アドリブパートもフランク・ウェスが先発で、ややハスキーなフルートの音色と細かいフレーズの積み重ねが素敵ですねぇ。グルーヴィなリズム隊とのコンビネーションも、さり気なく上手いところ♪
もちろんポール・クイニシェットは、この手の演奏は十八番ですから、繊細な歌心と「泣き」を含んだ音色の妙技が素敵です。ただし後半は、ちょっと無理してい感じも否めないところ……。ちなみに私は、このアルバムはポール・クイニシェットが目当てでしたから、これでも納得しています。
それとジョン・コルトレーンが、すぐにそれと分かる「節」を完成させています。どこまでもウネウネと続いていくようなフレーズの嵐は、全く唯我独尊の響きで痛快!
穏やかにスイングしたリズム隊の中で、ひとりだけネクラな情念を感じさせてしまうマル・ウォルドロンの特異性も、また魅力でしょうか。
B-2 Dealin' (take-2)
マル・ウォルドロンが書いたネクラのブルースで、ミディアムテンポでグルーヴしていくリズム隊と重厚なホーンの合奏が、如何にもハードバップになっています。
アドリブ先発は、淡々として露払いの趣もあるマル・ウォルドロンですが、それに応えてシブイ味わいのフルートを聞かせるフランク・ウェスが絶妙! 切迫した息使いとか、所々にエキセントリックな悲鳴のようなフレーズを織り交ぜるところが、ニクイですねぇ~。
続くポール・クイニシェットはリラックスした好演ですが、またまたジョン・コルトレーンが気の抜けたビールをガブ飲みしたようで、ここはちょっと虚しい感じ……。
するとフランク・ウェスがテナーサックスに持ち替えて乱入してきます。

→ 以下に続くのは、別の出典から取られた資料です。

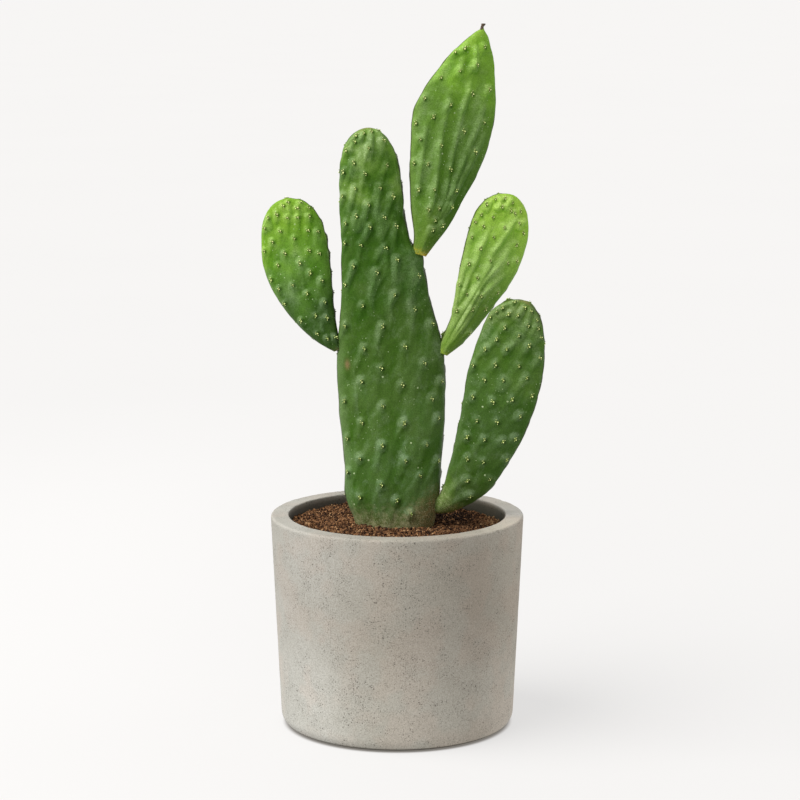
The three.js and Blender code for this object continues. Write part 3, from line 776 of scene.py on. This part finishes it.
def mixed(part, a, b, way="MIX"):
    """A colour between `a` and `b`."""
    return node("Mix", {0: part, 6: rgba(a), 7: rgba(b)}, data_type="RGBA", blend_type=way).outputs[2]


def dyed(colour, by, part=1.0):
    """A colour multiplied by another."""
    return mixed(part, colour, by, "MULTIPLY")


def ranged(value, low, high, to_low=0.0, to_high=1.0):
    feeds = {"Value": value, "From Min": low, "From Max": high, "To Min": to_low, "To Max": to_high}
    return node("MapRange", feeds, interpolation_type="SMOOTHSTEP").outputs[0]


def math_of(way, a, b=0.0):
    return node("Math", {0: a, 1: b}, operation=way).outputs[0]


def times(a, b):
    return math_of("MULTIPLY", a, b)


def plus(a, b):
    return math_of("ADD", a, b)


def gathered(total, parts):
    """A value with more added by each part: another value, where it begins, where it is full, and the most."""
    for value, start, full, most in parts:
        total = plus(total, ranged(value, start, full, 0, most))
    return total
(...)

これが実に良い味なんですねぇ~♪ タフテナー系のフレーズと音色が、時に熱く、また時に柔らかく織り成していくアドリブは、本当に聴き応えがあります。
ちなみにこの曲も、take-1 が「ザ・ディーラーズ」に収録されていますが、ともに出来は可も無し不可もなしだと思います。
ということで、正直に言えば、ジョン・コルトレーンが参加したことによって生き残ったアルバムかもしれません。しかしモダンジャズ全盛期の味わいが深く楽しめるのも、また素直な感想です。
特に「Wheelin' (take-2)」におけるマル・ウォルドロンのアドリブソロとリズム隊の混濁したグルーヴは、驚異的! ここだけ聞きたくて、何度も針を戻したこともありました。
それとポール・クイニシェットやフランク・ウェスは、カンウト・ベイシー所縁のミュージシャンでもありますから、自然体でカンサスシティ風のグルーヴが微妙に滲み出ています。
そこで、もしギターが入っていたら、どんな雰囲気になるのか? 私は大いに気なって、不遜にもこれを聞きながら、自分でリズムギターを入れてしまった事もあると、告白しておきます。